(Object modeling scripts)

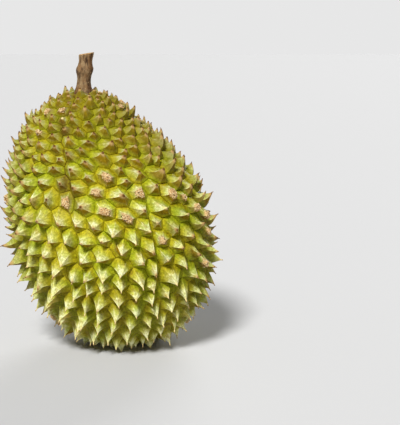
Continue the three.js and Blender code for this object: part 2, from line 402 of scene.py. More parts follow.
spineShape = {
    "rows": (0.05, 0.14, 0.28, 0.44, 0.6, 0.75, 0.88, 0.96),  # shares of the way from valley to tip
    "waistRow": 3,  # the row at the waist of a spine that is worn flat
    "samplesPerSide": 3,
    "plinths": (0.88, 0.76),  # how far out a pyramid starts, past its ledge: near the stalk, at the base
    "plinthRise": (0.25, 0.6),  # between these shares of the husk's height it goes from one to the other
    "flare": 0.1,  # how much further its very foot spreads
    "flareFall": 7,  # how fast that dies away up the spine
    "sharpRidges": (4, 5, 5),  # a spine's other corners fade above its foot
    "fading": (0.25, 0.65),
    "fadingRise": (0.03, 0.35),
    "underTurn": (-0.25, 0.75),  # a face counts as under its spine as it turns down, and gets painted shade there
    "flute": 0.03,  # how far a face sinks between its ridges
    "tapers": (1.0, 1.16),  # above 1 the sides are hollow: near the stalk, at the base
    "taperRise": (0, 0.35),
    "taperSpread": 0.08,
    "hook": (0.1, 0.42),  # how far a spine on the flanks bows, so that its tip turns up, against its height
    "curl": (0.1, 0.3),  # how far its tip then curls up, against its height
    "flankRise": (0.1, 0.6),  # it hooks and curls between these shares of the husk's height,
    "flankTurn": (-0.3, 0.8),  # and as it turns away from the front
    "flankReach": (0.6, 1.0),  # the flanks begin and end this far out from the husk's middle
    "endRadii": (1.3 * mm, 0.55 * mm),  # a tip's own roundness, near the stalk and at the base
    "roundFrom": 0.72,  # share of its height from which a tip is rounded
    "faintRidge": 0.45,  # how strongly a corner that fades is marked
    "scabbedShare": 0.075,
    "freckledShare": 0.25,
    "freckledCrust": 0.45,  # how scabbed a freckled tip is, against 1 for a scabbed one
    "woodyFlank": 0.5,  # how much woodier the tips are on the flanks
    "woodySpread": 0.25,
    "crustFrom": 0.35,  # share of its height from which it is scabbed
    "scabbedHeight": (0.6, 0.78),  # a hurt spine is cut short
    "pitRows": (0.3, 0.65, 1.0),  # shares of the way down the wall of the stalk's pit
    "pitHeight": 0.1,  # it is coloured as a ledge at this height is
    "mapSpread": 7,  # how far apart spines lie in their map
    "valleyBend": 9 * mm,  # a valley wanders by the drift over about this length
    "valleyDrift": 0.7 * mm,
    "valleySeed": 23,
    "seed": 411,
}


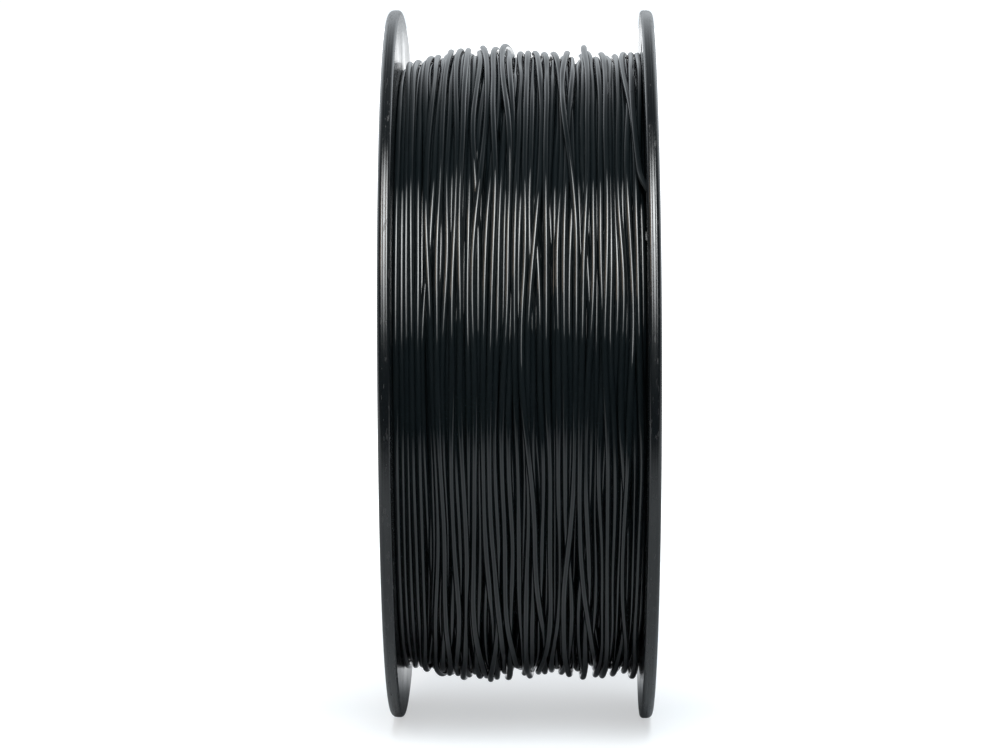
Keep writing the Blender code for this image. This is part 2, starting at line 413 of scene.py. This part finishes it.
class Relaxer:
    """Sideways rest of a stretch of taut strand whose start is laid and whose end is at the guide."""

    PASSES = 22
    LONGEST_STEP = 6e-5
    SHORTEST_STEP = 1e-5
    STIFF_LENGTH = 0.011
    STEEPEST = 1.5
    PROBE = 0.0001

    def __init__(self, count):
        spacing = 2 * math.pi * PACK_RADIUS / TURN_STEPS
        first = np.diff(np.eye(count + 3), axis=0) / spacing
        second = np.diff(first, axis=0) / spacing
        self.pull = first.T @ first + self.STIFF_LENGTH**2 * second.T @ second
        self.free = slice(2, count + 2)
        self.step_sizes = np.geomspace(self.LONGEST_STEP, self.SHORTEST_STEP, self.PASSES)
        own = self.pull[self.free, self.free]
        self.solvers = [np.linalg.inv(np.eye(count) + size * own) for size in self.step_sizes]

    def rest(self, field, steps, laid, end, waviness, walls):
        x = np.linspace(laid[-1], end, len(steps) + 2)[1:-1]
        whole = np.zeros(len(steps) + 3)
        whole[:2], whole[-1] = laid, end
        known = -(self.pull @ whole)[self.free]
        for size, solver in zip(self.step_sizes, self.solvers):
            right = field.support(steps, x + self.PROBE)
            left = field.support(steps, x - self.PROBE)
            slope = np.clip((right - left) / (2 * self.PROBE), -self.STEEPEST, self.STEEPEST)
            force = known - slope / PACK_RADIUS + waviness
            x = np.clip(solver @ (x + size * force), *walls)
        return x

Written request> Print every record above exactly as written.

Final result>
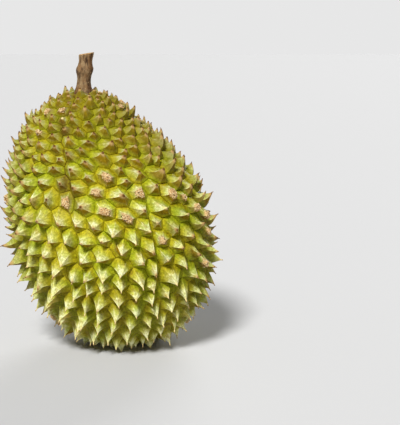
Continue the three.js and Blender code for this object: part 2, from line 402 of scene.py. More parts follow.
spineShape = {
    "rows": (0.05, 0.14, 0.28, 0.44, 0.6, 0.75, 0.88, 0.96),  # shares of the way from valley to tip
    "waistRow": 3,  # the row at the waist of a spine that is worn flat
    "samplesPerSide": 3,
    "plinths": (0.88, 0.76),  # how far out a pyramid starts, past its ledge: near the stalk, at the base
    "plinthRise": (0.25, 0.6),  # between these shares of the husk's height it goes from one to the other
    "flare": 0.1,  # how much further its very foot spreads
    "flareFall": 7,  # how fast that dies away up the spine
    "sharpRidges": (4, 5, 5),  # a spine's other corners fade above its foot
    "fading": (0.25, 0.65),
    "fadingRise": (0.03, 0.35),
    "underTurn": (-0.25, 0.75),  # a face counts as under its spine as it turns down, and gets painted shade there
    "flute": 0.03,  # how far a face sinks between its ridges
    "tapers": (1.0, 1.16),  # above 1 the sides are hollow: near the stalk, at the base
    "taperRise": (0, 0.35),
    "taperSpread": 0.08,
    "hook": (0.1, 0.42),  # how far a spine on the flanks bows, so that its tip turns up, against its height
    "curl": (0.1, 0.3),  # how far its tip then curls up, against its height
    "flankRise": (0.1, 0.6),  # it hooks and curls between these shares of the husk's height,
    "flankTurn": (-0.3, 0.8),  # and as it turns away from the front
    "flankReach": (0.6, 1.0),  # the flanks begin and end this far out from the husk's middle
    "endRadii": (1.3 * mm, 0.55 * mm),  # a tip's own roundness, near the stalk and at the base
    "roundFrom": 0.72,  # share of its height from which a tip is rounded
    "faintRidge": 0.45,  # how strongly a corner that fades is marked
    "scabbedShare": 0.075,
    "freckledShare": 0.25,
    "freckledCrust": 0.45,  # how scabbed a freckled tip is, against 1 for a scabbed one
    "woodyFlank": 0.5,  # how much woodier the tips are on the flanks
    "woodySpread": 0.25,
    "crustFrom": 0.35,  # share of its height from which it is scabbed
    "scabbedHeight": (0.6, 0.78),  # a hurt spine is cut short
    "pitRows": (0.3, 0.65, 1.0),  # shares of the way down the wall of the stalk's pit
    "pitHeight": 0.1,  # it is coloured as a ledge at this height is
    "mapSpread": 7,  # how far apart spines lie in their map
    "valleyBend": 9 * mm,  # a valley wanders by the drift over about this length
    "valleyDrift": 0.7 * mm,
    "valleySeed": 23,
    "seed": 411,
}


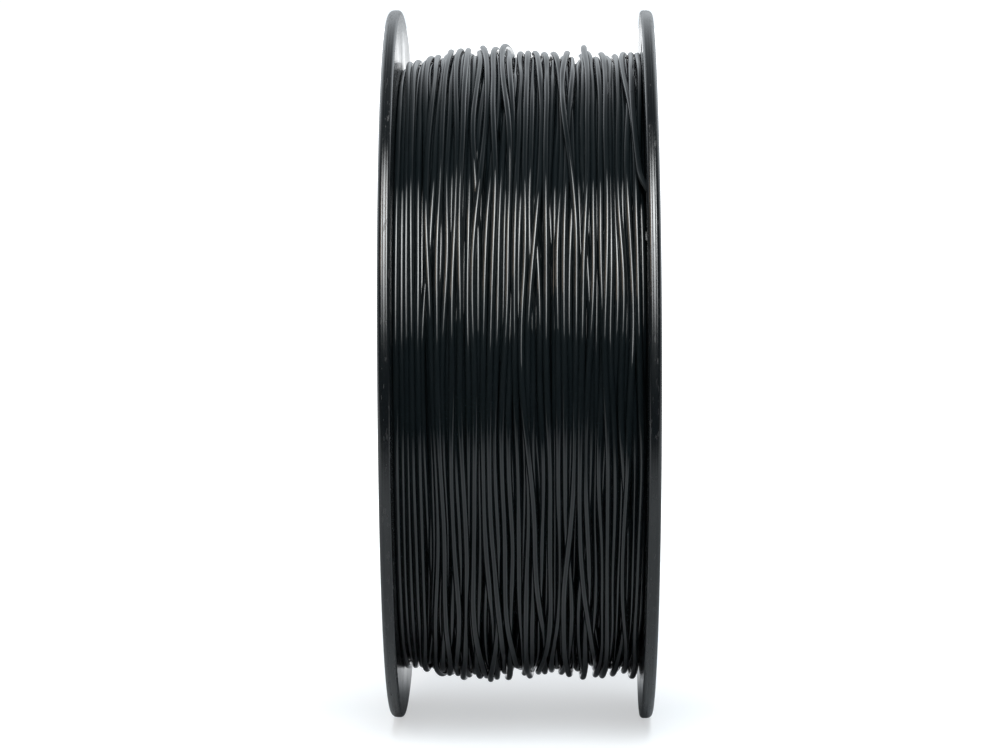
Keep writing the Blender code for this image. This is part 2, starting at line 413 of scene.py. This part finishes it.
class Relaxer:
    """Sideways rest of a stretch of taut strand whose start is laid and whose end is at the guide."""

    PASSES = 22
    LONGEST_STEP = 6e-5
    SHORTEST_STEP = 1e-5
    STIFF_LENGTH = 0.011
    STEEPEST = 1.5
    PROBE = 0.0001

    def __init__(self, count):
        spacing = 2 * math.pi * PACK_RADIUS / TURN_STEPS
        first = np.diff(np.eye(count + 3), axis=0) / spacing
        second = np.diff(first, axis=0) / spacing
        self.pull = first.T @ first + self.STIFF_LENGTH**2 * second.T @ second
        self.free = slice(2, count + 2)
        self.step_sizes = np.geomspace(self.LONGEST_STEP, self.SHORTEST_STEP, self.PASSES)
        own = self.pull[self.free, self.free]
        self.solvers = [np.linalg.inv(np.eye(count) + size * own) for size in self.step_sizes]

    def rest(self, field, steps, laid, end, waviness, walls):
        x = np.linspace(laid[-1], end, len(steps) + 2)[1:-1]
        whole = np.zeros(len(steps) + 3)
        whole[:2], whole[-1] = laid, end
        known = -(self.pull @ whole)[self.free]
        for size, solver in zip(self.step_sizes, self.solvers):
            right = field.support(steps, x + self.PROBE)
            left = field.support(steps, x - self.PROBE)
            slope = np.clip((right - left) / (2 * self.PROBE), -self.STEEPEST, self.STEEPEST)
            force = known - slope / PACK_RADIUS + waviness
            x = np.clip(solver @ (x + size * force), *walls)
        return x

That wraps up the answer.